Below are how Julien paired his defencemen during practice on Februay 17th, the day before Scandella was traded. It’s a safe assumption that it would have been the same pairings for the start of the qualifying series versus the Penguins.
Here are the pairings that the coach used for all 10 games of the postseason against the Penguins and the Flyers. Did I mention yet that Julien rarely makes changes unless he’s forced to?
The RTP gave Xavier Ouellet an opportunity to slot into the lineup on the third pairing and bumped Brett Kulak to play with Jeff Petry. Scandella would be an upgrade on Ouellet, and would have allowed the coaching staff to better distribute the ice time on the left side of the defence.

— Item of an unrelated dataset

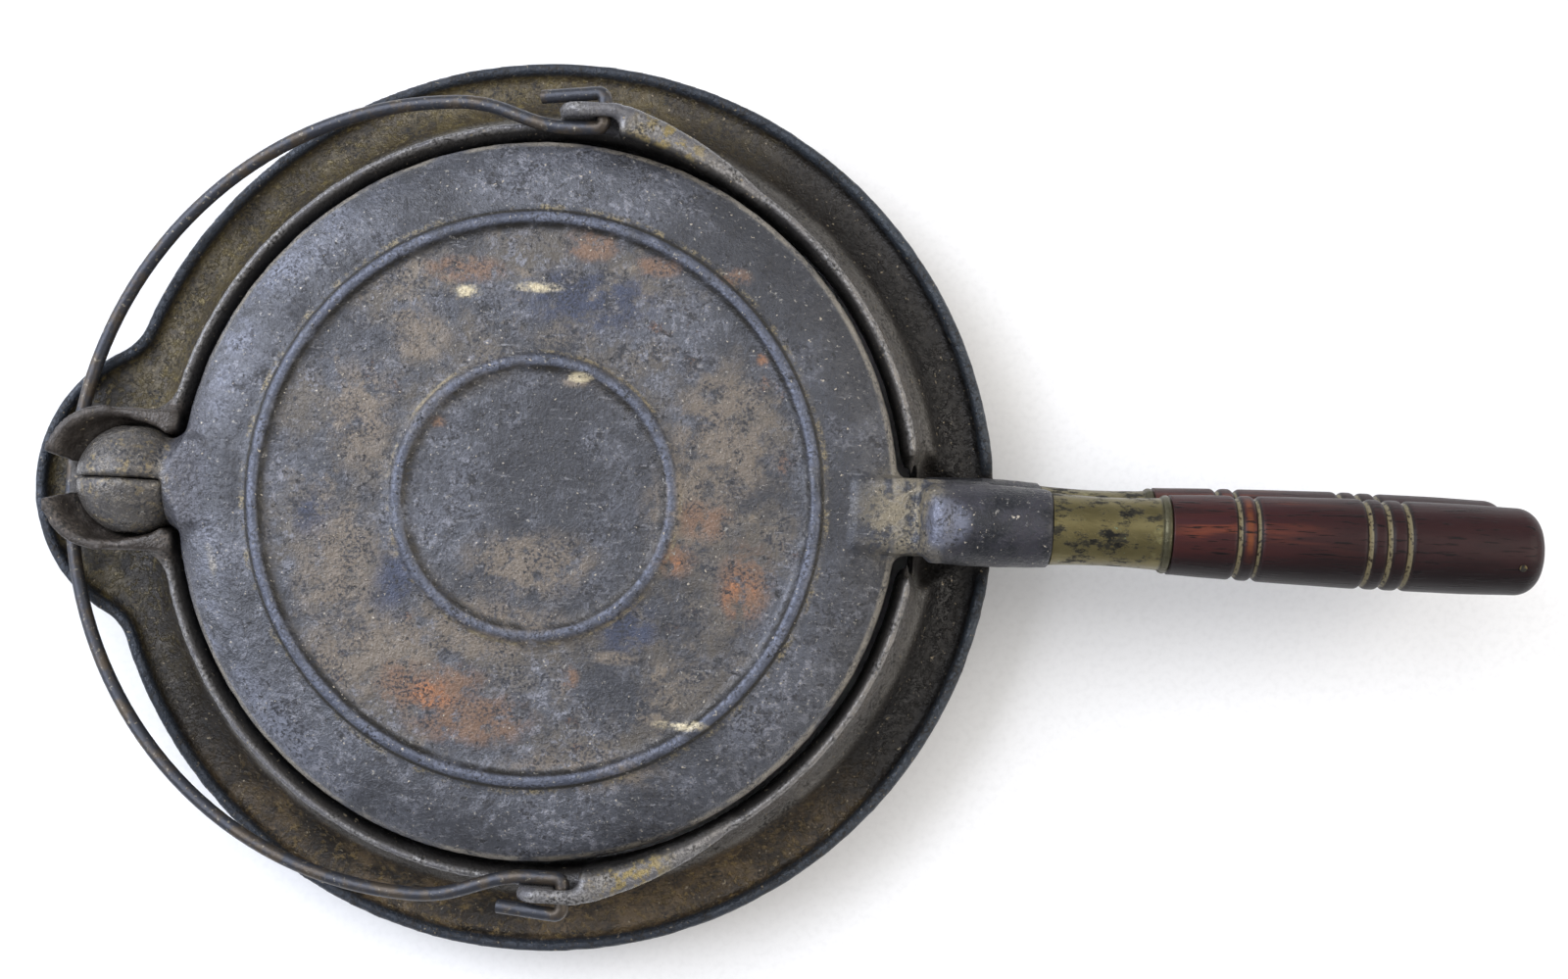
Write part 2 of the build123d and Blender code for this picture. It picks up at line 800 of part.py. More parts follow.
def tang_rod():
    """The iron rod from the stub through the ferrule into the grip."""
    rod = x_cylinder(rod_r, stub_end_x - rod_start, rod_end_x, z=0)
    return handle_axis(rod - brad_shape(brad_clearance))


def brad_shape(clearance=0.0):
    """The brad that pins the grip to its rod, drawn about the handle's axis."""
    tip = rod_r - brad_bite - clearance
    surface = grip_end_r
    shank = Pos(0, 0, tip) * Cylinder(
        brad_shank_r + clearance, surface - tip, align=(Align.CENTER, Align.CENTER, Align.MIN)
    )
    head = Pos(0, 0, surface - brad_head_height / 2 - clearance) * Cylinder(
        brad_head_r + clearance,
        brad_head_height + clearance,
        align=(Align.CENTER, Align.CENTER, Align.MIN),
    )
    return Pos(grip_end_x - brad_from_end, 0, 0) * Rot(brad_angle, 0, 0) * (shank + head)


def brad():
    return handle_axis(brad_shape())


# ---------------------------------------------------------------- parts


def paddle_side(name, is_upper):
    """Every piece that belongs to one paddle, by node name."""
    return {
        f"{name}_paddle": placed(paddle_casting(), is_upper),
        f"{name}_ferrule": placed(ferrule(), is_upper),
        f"{name}_grip": placed(grip(), is_upper),
        f"{name}_tang_rod": placed(tang_rod(), is_upper),
        f"{name}_grip_brad": placed(brad(), is_upper),
    }


parts = {
    "base": base(),
    "bail": bail(),
    "hinge_pin": hinge_pin(),
    **paddle_side("lower", False),
    **paddle_side("upper", True),
}

os.makedirs("parts", exist_ok=True)
for node, shape in parts.items():
    export_step(shape, f"parts/{node}.step")
print(f"bail tilt {bail_tilt():.3f} degrees, handle cut radius {handle_cut_r:.2f}")
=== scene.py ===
import math

import bmesh
import bpy
from mathutils import Matrix, Vector, noise


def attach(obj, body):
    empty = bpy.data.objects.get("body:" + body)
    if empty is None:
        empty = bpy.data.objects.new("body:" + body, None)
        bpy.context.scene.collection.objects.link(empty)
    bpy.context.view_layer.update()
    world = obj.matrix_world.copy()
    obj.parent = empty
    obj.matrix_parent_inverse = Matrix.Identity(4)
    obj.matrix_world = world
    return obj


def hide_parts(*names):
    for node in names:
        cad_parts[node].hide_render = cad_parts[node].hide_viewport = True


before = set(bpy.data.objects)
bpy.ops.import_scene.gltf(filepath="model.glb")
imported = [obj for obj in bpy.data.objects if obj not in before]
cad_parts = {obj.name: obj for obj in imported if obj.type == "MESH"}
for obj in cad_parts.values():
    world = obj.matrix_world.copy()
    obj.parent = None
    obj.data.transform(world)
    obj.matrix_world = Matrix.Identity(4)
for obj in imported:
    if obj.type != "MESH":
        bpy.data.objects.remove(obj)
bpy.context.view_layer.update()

mm = 0.001
axisHeight = 0.048  # the turning axis, where the two paddles part
ballPlace = (-0.1125, 0.0, axisHeight)


# ---- helpers

def linear(code):
    # an sRGB hex value as linear red, green, blue, alpha
    parts = [int(code[i:i + 2], 16) / 255 for i in (1, 3, 5)]
    return (*[p / 12.92 if p <= 0.04045 else ((p + 0.055) / 1.055) ** 2.4 for p in parts], 1.0)


def addNode(tree, kind, inputs=None, **settings):
    node = tree.nodes.new(kind)
    for name, value in settings.items():
        setattr(node, name, value)
    for key, value in (inputs or {}).items():
        if isinstance(value, bpy.types.NodeSocket):
            tree.links.new(value, node.inputs[key])
        else:
            node.inputs[key].default_value = value
    return node


def startMaterial(name):
    # an empty material, its tree, its shader, and where each point is on the piece
    material = bpy.data.materials.new(name)
    material.use_nodes = True
    tree = material.node_tree
    shader = tree.nodes["Principled BSDF"]
    where = addNode(tree, "ShaderNodeTexCoord").outputs["Object"]
    return material, tree, shader, where


def patches(tree, where, size, low, high, detail=4.0, rough=0.6):
    # a cloudy cover from 0 to 1, its clouds this many mm across
    cloud = addNode(tree, "ShaderNodeTexNoise", {
        "Vector": where, "Scale": 1000 / size, "Detail": detail, "Roughness": rough})
    return addNode(tree, "ShaderNodeMapRange", {
        "Value": cloud.outputs[0], "From Min": low, "From Max": high},
        interpolation_type="SMOOTHSTEP").outputs[0]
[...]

The unexpected playoff birth this season gave the Canadiens roster some experience in the postseason, which was lacking. If it wasn’t for the RTP, it would have been at least one more year before they would get exposed to it.
“This is what you have to go through, and fortunately, we had this opportunity here in Toronto. These were big-time games and we depended on these kids for key roles and key situations. And they came through; they did what they had to do,” said Kirk Muller at the conclusion of the Flyers series on the experience gained by the young players.
Montreal’s win against the Penguins resulted that they drop from ninth to 16th in the 2020 draft. “Without any doubt,” said Bergevin when asked whether the postseason experience was worth the seven spot dip for their first round selection. “The experience of our young players, the way that they showed us their progression is priceless. To go back seven choices is a very small price to pay.”
It’s hard to quantify the experience that was gained in this year’s postseason. For Marc Bergevin’s sake, let’s hope that there isn’t a significant gap between the careers of the players selected ninth and the 16th overall.